As you can see, the system works just fine in a world where every nation levies VAT. Every major country except the U.S. does, and while they're not all the same number, they average around 15%, so they're close. But our being the odd man out is costing us.

Is this an "unfair" trade practice by foreign nations? Trump seems to think so, and Paul Krugman for one vehemently denies it.

"Unfair" is a value-judgement, not a statement about financial arithmetic, so I'm not going to opine here. But is it a problem for the U.S. trade balance? Yes, for the simple reason that it makes imports cheaper and exports more expensive.
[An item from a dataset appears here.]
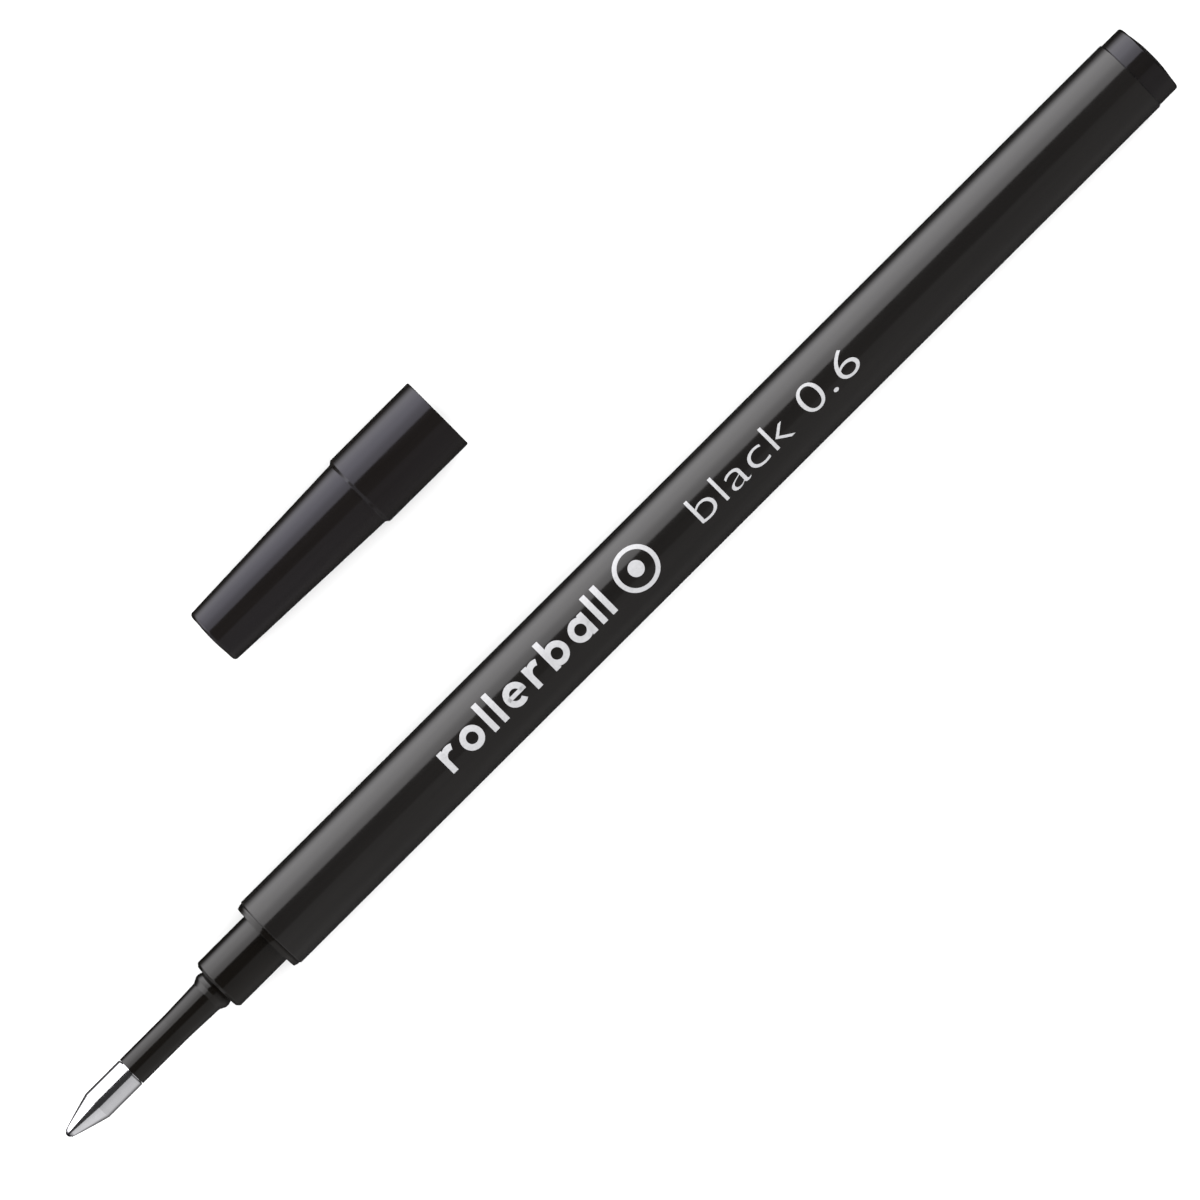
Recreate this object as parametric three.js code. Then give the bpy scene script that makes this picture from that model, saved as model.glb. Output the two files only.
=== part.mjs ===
// Liquid-ink rollerball refill lying on a surface, its protective cap lying beside it.
// Millimetres, +Z up, writing tip toward -X, cap on the +Y side.
// Origin: middle of the whole part in X and Y, on the surface it lies on.
import * as THREE from 'three';

// ---- facets ---------------------------------------------------------------
const FACETS = 48;            // round every turned piece
const BALL_FACETS = 24;       // round the ball
const BALL_RINGS = 14;        // pole to pole on the ball
const ARC_STEPS = 4;          // along each rounded edge
const SEAT_STEPS = 6;         // along the ball seat

// ---- lengths along the refill, tip to rear --------------------------------
const TIP_LENGTH = 6.56;      // ball and metal, as far as the slim tube
const HOLDER_LENGTH = 7.7;    // slim tube ahead of its collar
const COLLAR_LENGTH = 0.86;
const GROOVE_WIDTH = 0.18;    // open groove between collar and sleeve
const SLEEVE_LENGTH = 4.98;
const FLANGE_LENGTH = 0.47;
const BARREL_LENGTH = 87.65;
const PLUG_LENGTH = 2.1;      // part of the plug outside the barrel

// ---- ball and metal tip ---------------------------------------------------
const BALL_DIA = 0.6;
const BALL_SHOW = 0.2;        // how far the ball stands out of the lip
const SEAT_CLEARANCE = 0.02;
const LIP_WALL = 0.031;       // metal left round the ball at the lip
const NOSE_LENGTH = 0.7;      // steeper first part of the cone
const NOSE_DIA = 1.12;
const CONE_LENGTH = 3.1;      // ball front to the end of the cone
const TIP_TAIL = 3.6;         // metal hidden inside the slim tube
const INK_CHANNEL_DIA = 0.3;
const INK_CHANNEL_END = 1.3;
const INK_CHANNEL_FLARE = 0.75;

// ---- slim tube that carries the metal tip ---------------------------------
const HOLDER_DIA = 2.4;
const HOLDER_WALL = 0.29;     // round the tail of the metal tip
const HOLDER_STRAIGHT = 4.3;
const HOLDER_FLARE = 0.11;    // radial growth toward the collar
const COLLAR_STEP = 0.24;     // radial step from the tube up to the collar
const COLLAR_RISE = 0.45;     // length of the slope up to the collar
const NECK_DIA = 2.5;         // hidden in the sleeve
const NECK_LENGTH = 3.4;

// ---- front section --------------------------------------------------------
const SLEEVE_DIA = 4.38;
const SLEEVE_ROUND = 0.2;
const FLANGE_STEP = 0.09;     // flange rim below the barrel surface
const FLANGE_BEVEL = 0.12;
const SECTION_TAIL = 3.9;     // part pressed into the barrel

// ---- barrel and rear plug -------------------------------------------------
const BARREL_DIA = 6.15;
const BARREL_WALL = 0.42;
const BARREL_ROUND = 0.1;
const PLUG_STEP = 0.05;       // plug surface below the barrel surface
const PLUG_ROUND = 0.26;
const PLUG_BULGE = 0.22;      // rise of the end face over its rim
const PLUG_FLAT_DIA = 2.4;    // flat in the middle of the end face
const PLUG_TAIL = 3.6;        // part pressed into the barrel

// ---- ink store ------------------------------------------------------------
const FILM_THICKNESS = 0.12;
const FILM_OVERHANG = 0.2;
const STORE_END_ROOM = 0.4;   // between the store and the plug or section
const FEED_DIA = 1;
const FEED_NOSE_DIA = 0.2;
const FEED_NOSE_GAP = 0.12;   // between the feed rod and the ball
const FEED_INTO_STORE = 4;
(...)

Answering Prof. Krugman's arguments on this issue:

First, his comparison to state sales taxes is invalid because, unlike the VAT situation, we don't have some states rebating outgoing goods and taxing incoming goods and some states not doing so. If we did, then his comparison would hold. But then things would also work exactly the way described above.

Second, he wrote,

"A VAT is basically a sales tax. It is levied on both domestic and imported goods, so that it doesn't protect against imports -- which is why it's allowed under international trade rules, and not considered a protectionist trade policy."

This is narrowly true but misses the point. Granted, it's not literally an act of protectionism by Mexico, because VAT is indeed levied on both American-made widgets and Mexican-made wigetos. But none of this changes the arithmetic described above. American-made widgets still have a disadvantage in Mexico because their embedded tax burden isn't stripped off at export, and Mexican-made wigetos still have an advantage in America because their tax burden is stripped off and nothing is put on replace it.

So we do indeed have a problem. What's the solution?

The natural thing is to say "let's just have a VAT in America."

The problem with this is that if we just layered a VAT on top of our existing tax system, it wouldn't make any difference, as the export rebate would just strip off tax that was now added, and the import tariff would just apply the same tax to foreign goods as we'd now be adding to American goods. So everything would cancel out. Everyone would be in the same relative position as before, and we'd all be paying higher total taxes.

Instead, the correct solution is to add a VAT, but reduce existing taxes by the amount of money the VAT raises.

For a start, this prevents the new VAT from being a net tax increase, which prevents the argument from just splitting on liberal-conservative lines and missing the policy issues specific to VAT per se.

But (here's where it gets tricky) we'd have to cut taxes that currently get passed into the supply chain of goods, or else it wouldn't help our trade situation. So we couldn't just cut income tax, which is what would be politically popular. And the question of which taxes we should cut is complicated.

So it's certainly not a simple problem to tangle with.

But neither is it imaginary. Even if Donald Trump thinks it's real.